1.8 KiB
1.8 KiB
cHTTP
cHTTP is an HTTP client and server library for C with minimal dependencies and distributed as a single chttp.c file.
Example
Here is a client performing a GET request:
#include <stdio.h>
#include <chttp.h>
int main(void)
{
http_global_init();
HTTP_String url = HTTP_STR("http://example.com/index.html");
HTTP_String headers[] = {
HTTP_STR("User-Agent: cHTTP"),
};
HTTP_Response *res = http_get(url, headers, 1);
fwrite(res->body.ptr, 1, res->body.len, stdout);
http_response_free(res);
http_global_free();
return 0;
}
And this is a server:
#include <chttp.h>
int main(void)
{
http_global_init();
HTTP_Server *server = http_server_init(HTTP_STR("127.0.0.1"), 8080);
for (;;) {
HTTP_Request *req;
HTTP_ResponseBuilder builder;
http_server_wait(server, &req, &builder);
http_response_builder_status(builder, 200);
http_response_builder_header(builder, "Content-Type: text/plain");
http_response_builder_body(builder, HTTP_STR("Hello, world!"));
http_response_builder_done(builder);
}
http_server_free(server);
http_global_free();
return 0;
}
Features & Limitations
- HTTP 1.1 client and server
- Fully non-blocking
- Cross-Plafrorm (Windows & Linux)
- HTTPS support (using OpenSSL)
- Virtual Hosts
- Single-threaded
- Zero-copy interface
Scalability
cHTTP is designed to reach moderate scale to allow a compact and easy to work with implementation.

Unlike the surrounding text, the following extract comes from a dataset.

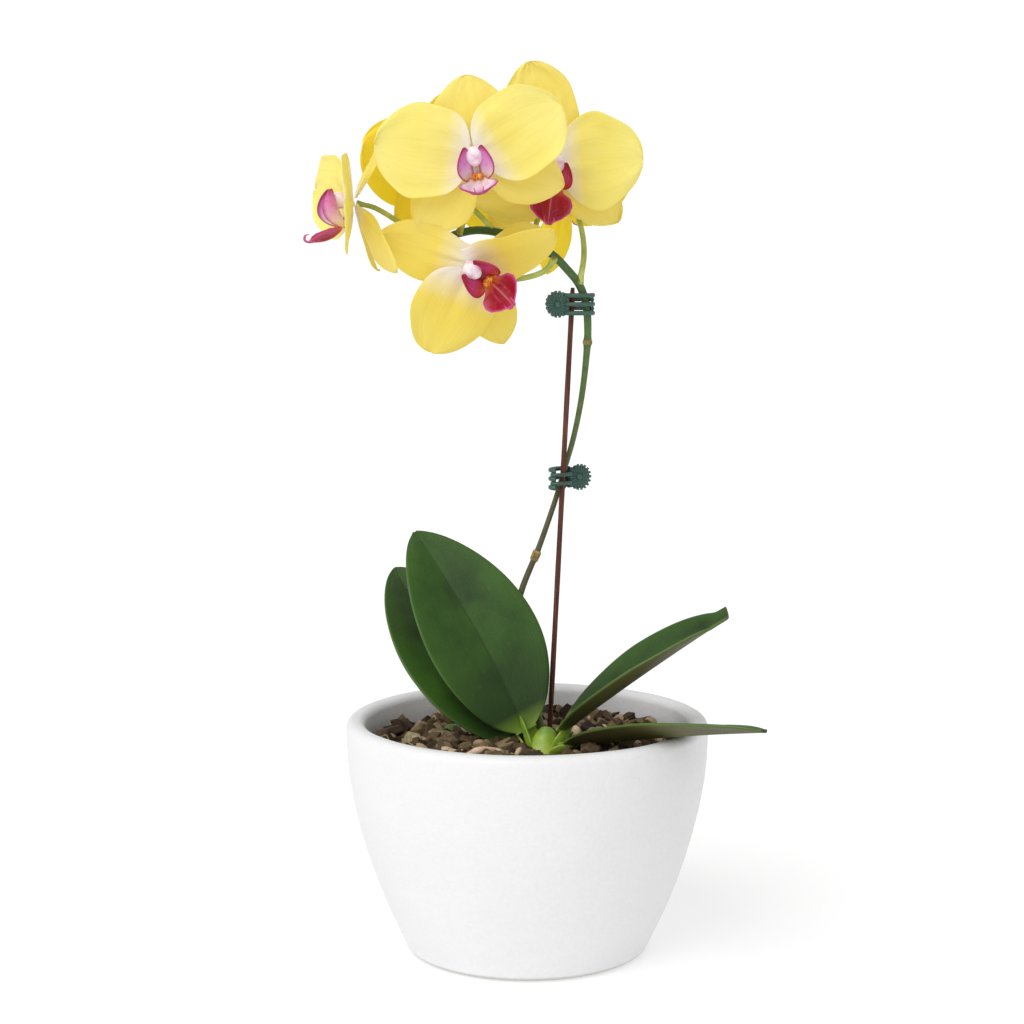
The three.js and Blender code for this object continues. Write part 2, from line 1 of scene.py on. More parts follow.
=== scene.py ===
# %% [markdown]
# # A potted moth orchid
# This lesson dresses a measured frame of a potted orchid: a white pot of bark, four leaves, an arching
# spike of six yellow flowers and the two claw clips that tie it to its stake. The frame holds the sizes;
# every piece below is built straight into the frame's place, so nothing has to be moved afterwards.

# %% Load the frame
import random
from math import atan2, cos, exp, hypot, pi, radians, sin, sqrt

import bmesh
import bpy
from mathutils import Matrix, Quaternion, Vector, noise


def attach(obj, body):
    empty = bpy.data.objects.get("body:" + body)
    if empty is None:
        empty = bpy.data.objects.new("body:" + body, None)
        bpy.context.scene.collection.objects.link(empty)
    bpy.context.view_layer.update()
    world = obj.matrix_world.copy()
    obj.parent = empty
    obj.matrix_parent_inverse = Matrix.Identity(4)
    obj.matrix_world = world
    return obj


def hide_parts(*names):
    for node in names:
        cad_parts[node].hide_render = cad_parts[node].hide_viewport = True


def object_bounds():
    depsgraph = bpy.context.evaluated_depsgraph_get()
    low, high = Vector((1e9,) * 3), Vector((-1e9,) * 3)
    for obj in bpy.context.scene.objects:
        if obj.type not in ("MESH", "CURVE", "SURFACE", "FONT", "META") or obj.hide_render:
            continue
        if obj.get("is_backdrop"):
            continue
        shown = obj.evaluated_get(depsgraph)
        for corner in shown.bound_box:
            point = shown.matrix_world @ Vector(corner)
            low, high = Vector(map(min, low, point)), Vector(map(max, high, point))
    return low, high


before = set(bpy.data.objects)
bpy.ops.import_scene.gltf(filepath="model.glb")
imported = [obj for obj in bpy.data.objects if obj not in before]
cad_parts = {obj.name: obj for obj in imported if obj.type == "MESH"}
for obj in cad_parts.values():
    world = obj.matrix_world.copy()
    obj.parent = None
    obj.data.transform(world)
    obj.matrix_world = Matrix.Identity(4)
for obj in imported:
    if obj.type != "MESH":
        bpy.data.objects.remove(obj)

frame_low, frame_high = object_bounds()
print("frame:", len(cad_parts), "nodes, height", round(frame_high.z - frame_low.z, 3), "m")

# %% [markdown]
# ## Units and the camera
# Plants are small, so every shape below is drawn in millimetres and scaled to metres once, when it is
# finished. The camera comes first: it stands a little over a metre away, slightly above the flowers,
# and looks a few degrees down, which is how one looks at a pot on a table.

# %% Units and camera
MM = 0.001

camera_data = bpy.data.cameras.new("camera")
camera_data.sensor_width = 36
camera_data.lens = 75.5
camera = bpy.data.objects.new("camera", camera_data)
camera.location = (-8.44 * MM, -1167 * MM, 381 * MM)
camera.rotation_euler = (radians(90 - 6.74), 0, 0)
bpy.context.scene.collection.objects.link(camera)
bpy.context.scene.camera = camera
print("camera lens", camera_data.lens, "mm")

# %% [markdown]
# ## Floor and light
# A white studio: one large pale floor, an even white surround, and one broad sun lamp from the upper
# left, which shades the pot's right side and lays a soft shadow beside it. A sun lamp is used because
# it lights the far floor as much as the near floor, so the floor melts into the background.

# %% Floor
floor_mesh = bpy.data.meshes.new("floor")
bm = bmesh.new()
bmesh.ops.create_grid(bm, x_segments=1, y_segments=1, size=60)
bm.to_mesh(floor_mesh)
bm.free()
floor = bpy.data.objects.new("floor", floor_mesh)
floor.location.z = -0.0004
bpy.context.scene.collection.objects.link(floor)
floor_paint = bpy.data.materials.new("floor_paint")
floor_paint.use_nodes = True
floor_shader = floor_paint.node_tree.nodes["Principled BSDF"]
for key, value in {
    "Base Color": (0.5, 0.5, 0.5, 1), "Emission Color": (1, 1, 1, 1), "Emission Strength": 0.56,
    "Roughness": 0.9, "Specular IOR Level": 0.1,
}.items():
    floor_shader.inputs[key].default_value = value
floor_mesh.materials.append(floor_paint)
floor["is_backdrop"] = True
print("floor ready")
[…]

The non-blocking I/O is based on poll() which I would say works up to about 500 concurrent connections. If you have more than that, you should consider APIs like epoll, io_uring,
and I/O completion ports. If you do go that route, you can still reuse the cHTTP I/O independant core (see HTTP_Engine) to handle the HTTP protocol for you, both for client and server.